You could actually argue they are less able to upa nd leave if you think their skills are more specialized. And I am nto talking about the PAY CUT being short term - but that a permanent pay cut may have different effects in the long and the short term. In other words, if you slash teachers pay, you won’t see an outflow of teachers the next day. You may not even see one the next semester. But in 5 years time (number of years chosen unscientifically as an example), that is when you need to look to see if your pay cut showed teachers were overpaid or not. It’s really simple economics. Compare it to an increase in the price of gas. My car is a gas guzzler. If gas were to double overnight, I wouldn’t stop driving. I already drive a very small amount - 7 miles to work each day and back, and probably 20 miles total on weekends. But you can bet your bottom dollar than in 4 years or so when I am ready to buy a new car, if gas prices remained at that level, I wouldn’t buy a car that gets around 20 highway miles to the gallon.
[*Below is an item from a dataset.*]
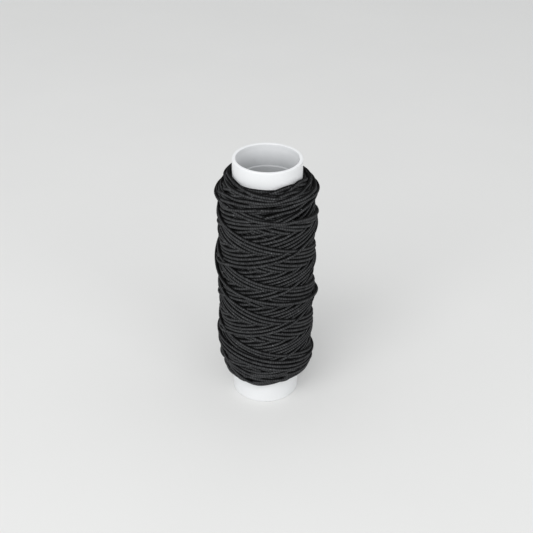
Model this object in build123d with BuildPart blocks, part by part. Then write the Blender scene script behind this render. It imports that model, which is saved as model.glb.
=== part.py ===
"""A small hand-sewing thread spool: a hollow moulded tube with one long thread cross-wound over it.

The tube stands upright on z = 0, with its axis on +Z. The front of the spool faces -Y.
"""

import os
from math import cos, radians

from build123d import *

# Driving dimensions, in millimetres and degrees
TUBE_HEIGHT = 63.0
TUBE_RADIUS = 8.0
MOUTH_RADIUS = 7.2  # the wider end of the bore, where a holder's plug goes in
MOUTH_DEPTH = 5.4
BORE_RADIUS = 6.9  # the bore between the two mouths, where a spindle goes through
OUTER_RIM_ROUND = 0.2
INNER_RIM_ROUND = 0.15
STEP_CHAMFER = 0.15  # on the step between a mouth and the bore

THREAD_DIAMETER = 0.9
WINDING_BOTTOM = 5.6  # where the winding leaves the tube's wall, below and above
WINDING_TOP = 59.2
WINDING_RADIUS = 11.8  # at the fullest part of its barrel
BARREL_BOTTOM_RADIUS = 11.4
BARREL_TOP_RADIUS = 11.6
BARREL_BOTTOM = WINDING_BOTTOM + 8.0
BARREL_TOP = WINDING_TOP - 6.2

LOOSE_TURN_TILT = 15.0  # how steeply the last loose turn crosses the front
LOOSE_TURN_HEIGHT = 31.4  # its height at the front
LOOSE_TURN_START = -74.0  # where it comes free of the winding, in degrees from the front towards +X
LOOSE_TURN_SWEEP = 176.0

THREAD_END_TILT = 12.0
THREAD_END_HEIGHT = 15.0
THREAD_END_START = 158.0
THREAD_END_SWEEP = 40.0

CONTACT_GAP = 0.02  # keeps the loose thread off the packed winding


def wound_arc(surface_radius, height, tilt, start, sweep_angle):
    """A length of thread round the outside of the winding: part of a turn that leans down to +X."""
    turn_radius = (surface_radius + CONTACT_GAP + THREAD_DIAMETER / 2) / cos(radians(tilt))
    turn_plane = Plane(
        origin=(0, 0, height),
        x_dir=Vector(0, -1, 0),
        z_dir=Vector(0, 0, 1).rotate(Axis.Y, tilt),
    )
    with BuildPart() as arc:
        with BuildLine(turn_plane) as route:
            CenterArc((0, 0), turn_radius, start, sweep_angle)
        with BuildSketch(Plane(route.line @ 0, z_dir=route.line % 0)):
            Circle(THREAD_DIAMETER / 2)
        sweep()
    length = radians(sweep_angle) * turn_radius
    print(f"thread arc: {length:.1f} mm long, bent to a radius of {turn_radius:.2f} mm")
    return arc


os.makedirs("parts", exist_ok=True)

# The moulded tube: one wall, turned round Z, a little thinner at both mouths
with BuildPart() as core_tube:
    with BuildSketch(Plane.XY):
        Circle(TUBE_RADIUS)
        Circle(BORE_RADIUS, mode=Mode.SUBTRACT)
    extrude(amount=TUBE_HEIGHT)
    for mouth_plane in (Plane.XY, Plane.XY.offset(TUBE_HEIGHT - MOUTH_DEPTH)):
        with BuildSketch(mouth_plane):
            Circle(MOUTH_RADIUS)
        extrude(amount=MOUTH_DEPTH, mode=Mode.SUBTRACT)
    levels = core_tube.edges().filter_by(GeomType.CIRCLE).group_by(Axis.Z)
    rim_edges = levels[0] + levels[-1]
    step_edges = levels[1] + levels[-2]
    fillet(rim_edges.filter_by(lambda edge: edge.radius > MOUTH_RADIUS + INNER_RIM_ROUND), OUTER_RIM_ROUND)
    fillet(rim_edges.filter_by(lambda edge: edge.radius < MOUTH_RADIUS + INNER_RIM_ROUND), INNER_RIM_ROUND)
    chamfer(step_edges.filter_by(lambda edge: edge.radius < BORE_RADIUS + STEP_CHAMFER), STEP_CHAMFER)

# The packed winding: one closed body that fills out to the outer turns
with BuildPart() as thread_winding:
    with BuildSketch(Plane.XZ):
        with BuildLine():
            tube_wall = Line((TUBE_RADIUS, WINDING_TOP), (TUBE_RADIUS, WINDING_BOTTOM))
            lower_shoulder = ThreePointArc(
                tube_wall @ 1, (10.2, WINDING_BOTTOM + 2.8), (BARREL_BOTTOM_RADIUS, BARREL_BOTTOM)
            )
            barrel = ThreePointArc(
                lower_shoulder @ 1, (WINDING_RADIUS, 35.0), (BARREL_TOP_RADIUS, BARREL_TOP)
            )
            upper_shoulder = ThreePointArc(barrel @ 1, (11.1, WINDING_TOP - 2.6), (9.9, WINDING_TOP - 0.5))
            Line(upper_shoulder @ 1, tube_wall @ 0)
        make_face()
    revolve(axis=Axis.Z)

# The loose turn that stands proud across the front, and the thread's outer end at the back
loose_turn = wound_arc(
    WINDING_RADIUS, LOOSE_TURN_HEIGHT, LOOSE_TURN_TILT, LOOSE_TURN_START, LOOSE_TURN_SWEEP
)
thread_end = wound_arc(
    BARREL_BOTTOM_RADIUS, THREAD_END_HEIGHT, THREAD_END_TILT, THREAD_END_START, THREAD_END_SWEEP
)

core_tube.part.label = "core_tube"
thread_winding.part.label = "thread_winding"
loose_turn.part.label = "loose_turn"
thread_end.part.label = "thread_end"
export_step(core_tube.part, "parts/core_tube.step")
export_step(thread_winding.part, "parts/thread_winding.step")
export_step(loose_turn.part, "parts/loose_turn.step")
export_step(thread_end.part, "parts/thread_end.step")
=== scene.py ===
import math

import bpy
import numpy as np
from mathutils import Matrix, Vector


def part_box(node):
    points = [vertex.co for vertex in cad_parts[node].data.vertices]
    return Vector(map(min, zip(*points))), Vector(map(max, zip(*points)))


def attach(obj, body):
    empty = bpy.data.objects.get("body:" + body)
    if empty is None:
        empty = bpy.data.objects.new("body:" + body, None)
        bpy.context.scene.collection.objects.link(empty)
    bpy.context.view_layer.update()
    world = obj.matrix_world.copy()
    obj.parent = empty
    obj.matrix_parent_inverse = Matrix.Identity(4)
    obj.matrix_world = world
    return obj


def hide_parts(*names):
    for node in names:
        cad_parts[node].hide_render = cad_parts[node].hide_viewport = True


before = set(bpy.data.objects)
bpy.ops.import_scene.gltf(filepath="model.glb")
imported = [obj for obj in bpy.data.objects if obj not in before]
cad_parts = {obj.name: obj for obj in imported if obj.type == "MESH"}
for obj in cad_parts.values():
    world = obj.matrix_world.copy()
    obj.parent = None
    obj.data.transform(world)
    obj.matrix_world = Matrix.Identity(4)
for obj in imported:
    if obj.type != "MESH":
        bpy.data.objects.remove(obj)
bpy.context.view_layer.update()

MM = 0.001
FULL_TURN = 2 * math.pi
random = np.random.default_rng(20)

# The CAD frame's sizes, in millimetres: the script works in them, and MM makes metres of them
tube_box = [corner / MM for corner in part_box("core_tube")]
winding_box = [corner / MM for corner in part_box("thread_winding")]
TUBE_RADIUS = tube_box[1][0]
TUBE_TOP = tube_box[1][2]
WINDING_BOTTOM = winding_box[0][2]
WINDING_TOP = winding_box[1][2]
WINDING_RADIUS = winding_box[1][0]

# The thread
THREAD_DIAMETER = 0.9
THREAD_RADIUS = THREAD_DIAMETER / 2


# ---------------------------------------------------------------- camera

CAMERA_PITCH = math.radians(31.57)
CAMERA_ROLL = math.radians(0.56)
CAMERA_DISTANCE = 259.3
CAMERA_AIM_HEIGHT = 34.4
CAMERA_LENS = 73.8
CAMERA_SENSOR = 36.0


def make_camera():
    """The camera looks along +Y and down, rolled a little."""
    data = bpy.data.cameras.new("camera")
    data.lens = CAMERA_LENS
    data.sensor_width = CAMERA_SENSOR
    data.clip_start = 0.01
    data.clip_end = 10.0
    camera = bpy.data.objects.new("camera", data)
    bpy.context.scene.collection.objects.link(camera)
    back = Vector((0, -math.cos(CAMERA_PITCH), math.sin(CAMERA_PITCH)))
    level_right = Vector((1, 0, 0))
    level_up = back.cross(level_right)
    right = math.cos(CAMERA_ROLL) * level_right + math.sin(CAMERA_ROLL) * level_up
    up = back.cross(right)
    turn = Matrix((right, up, back)).transposed().to_4x4()
    place = Vector((0, 0, CAMERA_AIM_HEIGHT * MM)) + back * CAMERA_DISTANCE * MM
    camera.matrix_world = Matrix.Translation(place) @ turn
    bpy.context.scene.camera = camera


make_camera()


# ---------------------------------------------------------------- how the thread was wound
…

This is not even close to true.

Pre-slump, Bush ran massive deficits even if the Iraq costs are ignored.

Except for the last two years of the 1990s, we have run a deficit every year for decades, getting higher and higher every year.

Obama’s latest budget assumes robust growth starting next year and continuing for a decade, and still never comes even close to closing the gap.

:confused: :confused: GWB’s annual deficit averaged $250 billion ballpark and never exceeded $500 billion. The 2009 and 2010 deficits were $1400 and $1500 billion respectively. :confused: :confused: Granted, even $250 billion (contrary to Mr. Stone’s opinion) isn’t “chump change” but the quote extracted was from a discussion of the much larger figure.

I don’t know how to reconcile your comment except with innumeracy.